■ WHAT IS NEEDED ■
In the entries below, which lines run from the one containing "TOP_PANEL = make_cover()" to the one containing "before = set(bpy.data.objects)"? Copy exactly those lines, ends included, and no others.

(Data records)
>>>
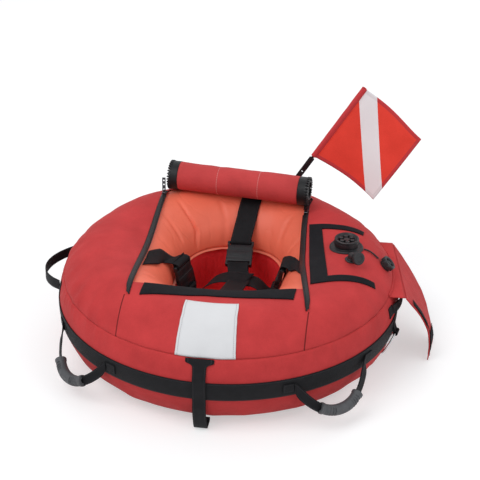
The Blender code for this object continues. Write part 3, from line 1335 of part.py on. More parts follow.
def make_flag():
    """The socket on the cover, the pole in it, and the flag on the pole."""
    crown = on_cover(POLE_FOOT[0], POLE_FOOT[1], DRAPE_GAP)
    up = cover_normal(POLE_FOOT[0], POLE_FOOT[1])

    def pad(u, v):
        x = POLE_FOOT[0] + (u - 0.5) * 2 * PAD_RADIUS
        y = POLE_FOOT[1] + (v - 0.5) * 2 * PAD_RADIUS
        return on_cover(x, y, DRAPE_GAP)
    socket = sheet("flag_socket", pad, (5, 5), PAD_THICKNESS, TAPE)
    boss = rod("socket_boss", BOSS_RADIUS, BOSS_HEIGHT,
               facing(crown + up * (BOSS_HEIGHT + PAD_THICKNESS) / 2, up), None, 20, True)
    wide = POLE_WIDTH + 2 * (SOCKET_WALL + SOCKET_CLEARANCE)
    deep = POLE_THICKNESS + 2 * (SOCKET_WALL + SOCKET_CLEARANCE)
    place, length = along_pole(SOCKET_FOOT, SOCKET_LENGTH)
    tower = block("socket_tower", (wide, deep, length), place, None, helper=True)
    place, length = along_pole(POLE_START - GAP, 2 * SOCKET_LENGTH)
    pocket = block("socket_pocket", (POLE_WIDTH + 2 * SOCKET_CLEARANCE,
                                     POLE_THICKNESS + 2 * SOCKET_CLEARANCE, length),
                   place, None, helper=True)
    unite(socket, boss, tower)
    cut(socket, pocket)
    place, length = along_pole(POLE_START, POLE_LENGTH)
    pole = block("flag_pole", (POLE_WIDTH, POLE_THICKNESS, length), place, HARD, POLE_ROUND)
    top = POLE_LENGTH + SLEEVE_RISE + SLEEVE_LENGTH
    place, length = along_pole(POLE_LENGTH - ROD_PLUG, top - SLEEVE_END)
    unite(pole, rod("flag_rod", ROD_RADIUS, length, place, None, 16, True))
    place, length = along_pole(SNAP_PLACE, SNAP_PLACE)
    cut(pole, rod("pole_hole", SNAP_RADIUS, 4 * POLE_THICKNESS,
                  place @ Matrix.Rotation(math.pi / 2, 4, "X"), None, 12, True))
    start = POLE_LENGTH + SLEEVE_RISE
    place, length = along_pole(start, top)
    flag = rod("flag", SLEEVE_RADIUS, length, place, CLOTH_RED, 16)
    across = Vector((math.cos(POLE_LEAN), 0, -math.sin(POLE_LEAN)))
    foot = Vector(POLE_FOOT) + POLE_ALONG * (start + GAP)
    inset = SLEEVE_RADIUS - FLAG_THICKNESS

    def cloth(u, v):
        spot = foot + POLE_ALONG * (SLEEVE_LENGTH - 2 * GAP) * v + across * (inset + FLAG_FLY * u)
        wave = 2 * math.pi * u * mix(*FLAG_WAVE_shares, v)
        sag = Vector((0, FLAG_CURL * math.sin(wave) * u, -FLAG_SAG * u * u))
        return spot + sag
    sail = sheet("flag_cloth", cloth, (6, 6), FLAG_THICKNESS, None, helper=True)
    sail.modifiers["Wall"].offset = 0.0
    unite(flag, sail)
    place, length = along_pole(start - SLEEVE_RISE, top - SLEEVE_END + GAP)
    cut(flag, rod("sleeve_bore", ROD_RADIUS + SLEEVE_CLEARANCE, length, place, None, 16, True))
    pivot(POLE_FOOT, "flag_pole", "flag")


TOP_PANEL = make_cover()
AIR_TUBE = make_air_tube()
VALVE_PORT = port_cutter("valve_port", VALVE_PLACE, VALVE_NECK_RADIUS + PORT_CLEARANCE)
make_front_panel()
make_front_fastener()
make_valve_fastener()
make_zip("left_zip", LEFT_EDGE, -1)
make_zip("right_zip", RIGHT_EDGE, 1)
make_slider("left", LEFT_EDGE, -1, LEFT_SLIDER_share, 0.0, LEFT_PULL_LEAN)
make_slider("right", RIGHT_EDGE, 1, RIGHT_SLIDER_share, RIGHT_LUG_TURN, RIGHT_PULL_LEAN)
make_roll()
make_inner_straps()
make_front_strap()
make_grips()
make_loop("left", LEFT_LOOP_TURN, LEFT_LOOP_REACH)
make_loop("right", RIGHT_LOOP_TURN, RIGHT_LOOP_REACH)
make_ring()
make_flap()
make_valve()
make_cap()
MOUTH = make_mouth_valve()
MOUTH_PORT = rod("mouth_port", ORAL_STEM_RADIUS + PORT_CLEARANCE, 2 * ORAL_NECK,
                 MOUTH @ Matrix.Translation((0, 0, -ORAL_NECK / 2)), None, 16, True)
cut(TOP_PANEL, VALVE_PORT, MOUTH_PORT)
cut(AIR_TUBE, VALVE_PORT, MOUTH_PORT)
make_flag()
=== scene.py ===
"""Looks of a round freediving float: fabric cover, air tube, rolled lid, straps, valves and flag.

Every size is in metres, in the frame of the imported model: the origin is the centre of the base on
the floor, and the front of the float is towards -Y.
"""

import logging
from collections.abc import Callable, Iterable, Sequence
from dataclasses import dataclass, field
from enum import Enum
from functools import reduce
from math import acos, asin, atan2, copysign, cos, dist, exp, expm1, hypot, pi, radians, sin, sqrt

import bmesh
import bpy
from mathutils import Matrix, Vector, noise


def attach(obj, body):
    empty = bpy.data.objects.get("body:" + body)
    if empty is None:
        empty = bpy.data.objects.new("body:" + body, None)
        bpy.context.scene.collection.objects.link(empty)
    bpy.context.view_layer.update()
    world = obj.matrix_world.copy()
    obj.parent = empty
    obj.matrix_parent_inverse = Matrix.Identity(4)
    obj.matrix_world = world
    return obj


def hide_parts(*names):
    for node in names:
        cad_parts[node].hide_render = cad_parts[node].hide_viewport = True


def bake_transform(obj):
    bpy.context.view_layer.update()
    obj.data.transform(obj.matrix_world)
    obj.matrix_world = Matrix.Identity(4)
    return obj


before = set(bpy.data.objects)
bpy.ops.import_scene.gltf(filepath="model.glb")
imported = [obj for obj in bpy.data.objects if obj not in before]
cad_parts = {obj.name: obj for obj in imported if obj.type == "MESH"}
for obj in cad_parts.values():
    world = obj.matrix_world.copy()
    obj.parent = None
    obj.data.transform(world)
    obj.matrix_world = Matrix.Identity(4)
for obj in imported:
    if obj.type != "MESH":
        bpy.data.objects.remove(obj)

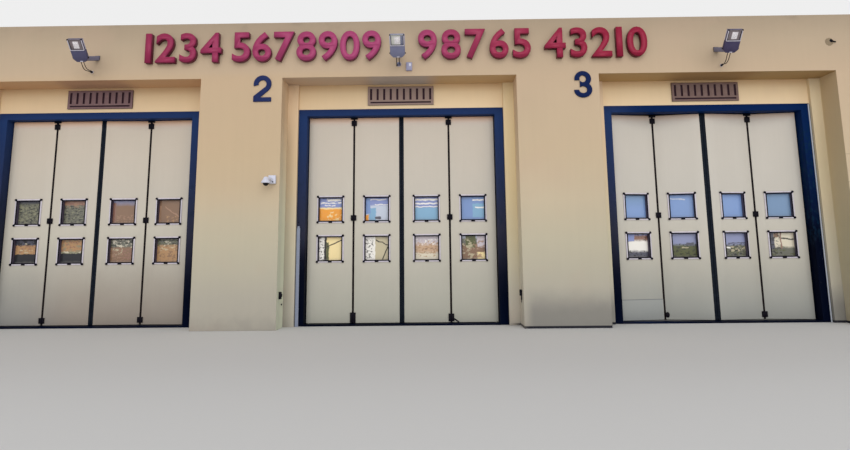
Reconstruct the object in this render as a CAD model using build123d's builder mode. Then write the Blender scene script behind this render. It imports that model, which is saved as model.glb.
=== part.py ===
from build123d import *
import math
import os

# Fire station hall with three engine bays side by side, in millimetres.
# X runs along the front from left to right, Y runs from the front to the rear and Z runs up.
# The origin lies on the ground, in the middle of the hall's footprint.

# Overall size
bay_count = 3
bay_pitch = 6450
recess_width = 4780
building_depth = 12000
parapet_top = 6200
recess_top = 5020

# Walls, roof and floor
recess_depth = 540
front_wall_thickness = 340
outer_wall_thickness = 300
parapet_thickness = 200
roof_thickness = 250
floor_thickness = 30

# Door frames
frame_width = 4340
frame_top = 4490
frame_step = 75
jamb_width = 180
header_height = 140
sill_height = 30

# Folding leaves: the fold is how far each pair stands off the plane of the door, in degrees
leaf_setback = 200
leaf_thickness = 60
leaf_edge_gap = 15
hinge_gap = 30
foot_gap = 10
head_gap = 10
centre_seal_width = 100
folds = {1: (0, 3), 2: (0, 0), 3: (10, 8)}
pivot_radius = 14
pivot_inset = 45

# Hinge between the two leaves of a pair: a strip in the joint, blocks over it and a shoe at the head
strip_setback = 4
strip_depth = 50
strip_clearance = 2
block_size = 114
block_thickness = 28
block_rows = (136, 2190, 4222)
shoe_width = 150
shoe_height = 42
shoe_clearance = 3
rod_lip = 2

# Windows in the leaves
window_size = 500
window_rows = (1554, 2374)
glass_thickness = 6
glass_overlap = 25

# Wall vents
vent_width = 1400
vent_height = 400
vent_thickness = 35
vent_height_above_frame = 75
slot_count = 10
slot_pitch = 140
slot_width = 46
slot_height = 245
slot_depth = 25
slot_drop = 45
long_slot_width = 1290
long_slot_height = 34
long_slot_rise = 55

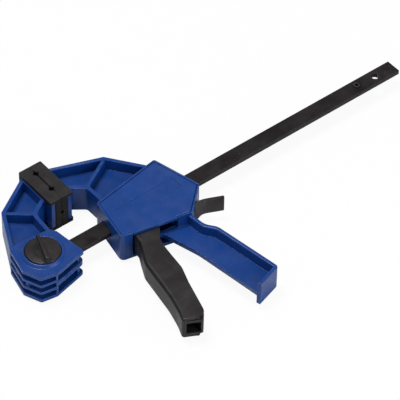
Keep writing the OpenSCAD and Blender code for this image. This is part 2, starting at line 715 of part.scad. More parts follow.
<<<
■ THE ANSWER ■
TOP_PANEL = make_cover()
AIR_TUBE = make_air_tube()
VALVE_PORT = port_cutter("valve_port", VALVE_PLACE, VALVE_NECK_RADIUS + PORT_CLEARANCE)
make_front_panel()
make_front_fastener()
make_valve_fastener()
make_zip("left_zip", LEFT_EDGE, -1)
make_zip("right_zip", RIGHT_EDGE, 1)
make_slider("left", LEFT_EDGE, -1, LEFT_SLIDER_share, 0.0, LEFT_PULL_LEAN)
make_slider("right", RIGHT_EDGE, 1, RIGHT_SLIDER_share, RIGHT_LUG_TURN, RIGHT_PULL_LEAN)
make_roll()
make_inner_straps()
make_front_strap()
make_grips()
make_loop("left", LEFT_LOOP_TURN, LEFT_LOOP_REACH)
make_loop("right", RIGHT_LOOP_TURN, RIGHT_LOOP_REACH)
make_ring()
make_flap()
make_valve()
make_cap()
MOUTH = make_mouth_valve()
MOUTH_PORT = rod("mouth_port", ORAL_STEM_RADIUS + PORT_CLEARANCE, 2 * ORAL_NECK,
                 MOUTH @ Matrix.Translation((0, 0, -ORAL_NECK / 2)), None, 16, True)
cut(TOP_PANEL, VALVE_PORT, MOUTH_PORT)
cut(AIR_TUBE, VALVE_PORT, MOUTH_PORT)
make_flag()
=== scene.py ===
"""Looks of a round freediving float: fabric cover, air tube, rolled lid, straps, valves and flag.

Every size is in metres, in the frame of the imported model: the origin is the centre of the base on
the floor, and the front of the float is towards -Y.
"""

import logging
from collections.abc import Callable, Iterable, Sequence
from dataclasses import dataclass, field
from enum import Enum
from functools import reduce
from math import acos, asin, atan2, copysign, cos, dist, exp, expm1, hypot, pi, radians, sin, sqrt

import bmesh
import bpy
from mathutils import Matrix, Vector, noise


def attach(obj, body):
    empty = bpy.data.objects.get("body:" + body)
    if empty is None:
        empty = bpy.data.objects.new("body:" + body, None)
        bpy.context.scene.collection.objects.link(empty)
    bpy.context.view_layer.update()
    world = obj.matrix_world.copy()
    obj.parent = empty
    obj.matrix_parent_inverse = Matrix.Identity(4)
    obj.matrix_world = world
    return obj


def hide_parts(*names):
    for node in names:
        cad_parts[node].hide_render = cad_parts[node].hide_viewport = True


def bake_transform(obj):
    bpy.context.view_layer.update()
    obj.data.transform(obj.matrix_world)
    obj.matrix_world = Matrix.Identity(4)
    return obj


before = set(bpy.data.objects)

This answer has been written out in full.